La semana pasada asistimos al enésimo altercado en la Universidad Autónoma de Barcelona. Un grupo de estudiantes radicales intentó sin éxito evitar que se celebrara un acto impulsado por la organización estudiantil S'ha acabat. El suceso, que tuvo una gran repercusión en medios y redes sociales, es consecuencia de un doble problema del que casi todos somos conscientes: el relacionado con la situación política en Cataluña y el vinculado al tradicional activismo que se vive en muchas universidades públicas.
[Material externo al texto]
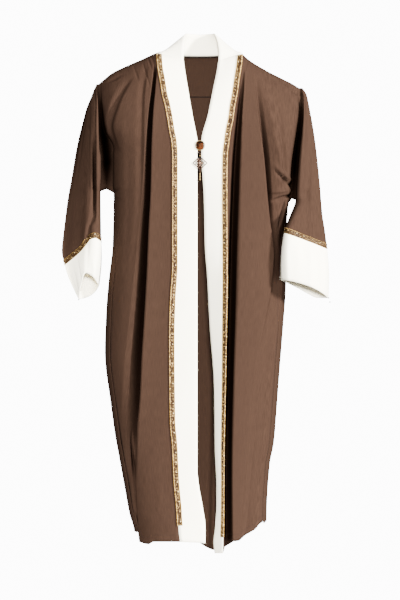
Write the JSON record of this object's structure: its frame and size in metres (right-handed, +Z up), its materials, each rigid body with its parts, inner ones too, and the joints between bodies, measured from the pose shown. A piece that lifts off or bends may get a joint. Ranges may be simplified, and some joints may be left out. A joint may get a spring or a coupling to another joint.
{
  "type": "abaya",
  "caption": "Open-front ankle-length abaya in brown satin with cream bands, gold braid on the seams, drop sleeves with slanted cuffs and a button with a swinging pendant.",
  "frame": {"origin": "midway between the two neck points, where the wearer's shoulders carry the cloth", "axes": "+Z up, -Y the way the wearer faces, +X to the wearer's left"},
  "size_m": [0.704, 0.2141, 1.3711],
  "materials": {
    "satin": "brown crepe-back satin with a soft sheen",
    "crepe": "matt cream crepe",
    "braid": "gold sequin braid",
    "resin": "polished amber-brown resin",
    "gold": "rose-gold plate"
  },
  "bodies": {
    "garment": {"back": "satin", "front_right": "satin", "front_left": "satin", "sleeve_right": "satin", "sleeve_left": "satin", "band_right": "crepe", "band_left": "crepe", "band_neck": "crepe", "cuff_right": "crepe", "cuff_left": "crepe", "braid_right": "braid", "braid_left": "braid", "braid_neck": "braid", "cuff_braid_right": "braid", "cuff_braid_left": "braid", "button": "resin", "button_rim": "gold", "loop": "gold"},
    "pendant": {"pendant_eye": "gold", "pendant_bead": "gold", "pendant_frame": "gold", "pendant_tip": "gold"},
    "tail": {"tail_eye": "gold", "tail_bead_1": "gold", "tail_bead_2": "gold", "tail_bead_3": "gold", "tail_bead_4": "gold", "tail_bead_5": "gold"}
  },
  "joints": [
    {"name": "pendant_swing", "type": "hinge", "parent": "garment", "child": "pendant", "pos_m": [0, -0.1118, -0.2689], "axis": [0, 1, 0], "range_deg": [-60, 60]},
    {"name": "tail_swing", "type": "hinge", "parent": "pendant", "child": "tail", "pos_m": [0, -0.1118, -0.3168], "axis": [0, 1, 0], "range_deg": [-50, 50]}
  ]
}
Vayamos con el primero.
La Universidad Autónoma ha sido históricamente el campo de pruebas de las asociaciones estudiantiles independentistas, el lugar donde han venido haciendo política casi en régimen de monopolio. Esa tarea -que no se da con la misma intensidad de la Central, la Pompeu o la Politécnica- se desarrolla normalmente en las facultades de ciencias sociales y humanas e implica profusas actividades que van desde el debate de ideas a la celebración de huelgas que paralizan la vida académica y afectan los derechos de terceros. Los estudiantes que venimos aludiendo cuentan con el apoyo de una parte del profesorado que tiene simpatías nacionalistas y que en ocasiones ocupa cargos del gobierno de la universidad en virtud del principio constitucional de autonomía.
Desde este punto de vista, no es cierto -como señaló el Rectorado en la posterior nota de prensa a los altercados- que en la Autónoma un grupo (S’ha acabat) quiera “politizar” la vida académica. Lo que ha ocurrido es que un pequeño número de estudiantes constitucionalistas ha desafiado la hegemonía política que vienen ejerciendo los alumnos independentistas, cuya misión primordial es trasladar a la universidad la construcción nacional diseñada por los partidos que habitualmente ocupan las instituciones de la Generalitat. Ningún equipo de gobierno ha sabido cambiar esta situación -que ha generado conflictos serios como la ocupación del Rectorado que en el año 2013 acabó en el juzgado- y ahora la Autónoma se ve en la tesitura de tener que articular en el campus un foro político porque un grupo de estudiantes mayoritario niega sistemáticamente a otro minoritario la oportunidad de expresarse en igualdad de armas.
El conflicto tiene que ver entonces con el mantenimiento del orden público universitario en el contexto de un procés que funciona como sumidero democrático. Los estudiantes radicales tienden, desgraciadamente, a reproducir en el campus una praxis política que, como ocurre en otros ámbitos institucionales, no está guiada por una mínima exigencia pluralista. Realidad que también es consecuencia de las graves carencias de un sistema educativo que no parece capaz de trasmitir el ideario de cualquier sociedad que se defina como democrática y de una esfera pública que habitualmente se reclama republicana pero renuncia a los principios más elementales del republicanismo. Casi todo parece funcionar mal por este flanco en Cataluña.
Dicho esto, tengo el convencimiento de que la universidad en general es incapaz de garantizar las condiciones de ejercicio de otros derechos fundamentales que no sean los de educación y libertad de cátedra. La Autónoma no es muy distinta a otras universidades españolas donde también se producen preocupantes -aunque no tan frecuentes- episodios de intolerancia ideológica. No cuenta, en tal sentido, con medios, experiencia, ni aparato legal a su disposición para construir un foro político neutral en un contexto de polarización como el que vivimos: ello se agrava si no tiene la colaboración y el apoyo de la administración autonómica. Los estudiantes, cuya principal misión es adquirir conocimientos, también tienen que entender esta realidad, de lo contrario pueden terminar convirtiéndose -paradójicamente- en mera correa de transmisión de situaciones de poder que tendrían que revisar desde el aparato crítico que en teoría les ofrece la educación superior.
La universidad tiene unos problemas de fondo que no interesan a casi nadie: su relevancia en la campaña electoral en marcha es escasa. Desde luego, el asunto aquí abordado revela las carencias de un modelo de gobierno corporativo mal diseñado y la incontinencia ideológica de un profesorado cuyo prestigio como burguesía remunerada pasó a mejor vida. No debe extrañar que algunas facultades sean hoy viveros de proyectos políticos que, con un escaso fuste programático, tratan de revalorizar una institución cuya función social parece formar parte de un pasado imaginado. De ese pasado se parte en ocasiones para admitir en los campus lo que no se tolera normalmente en la calle. Esta inclinación de algunas autoridades académicas indica que en la universidad española y catalana aún tenemos una tarea pendiente que realizar: la de nuestra particular Transición democrática.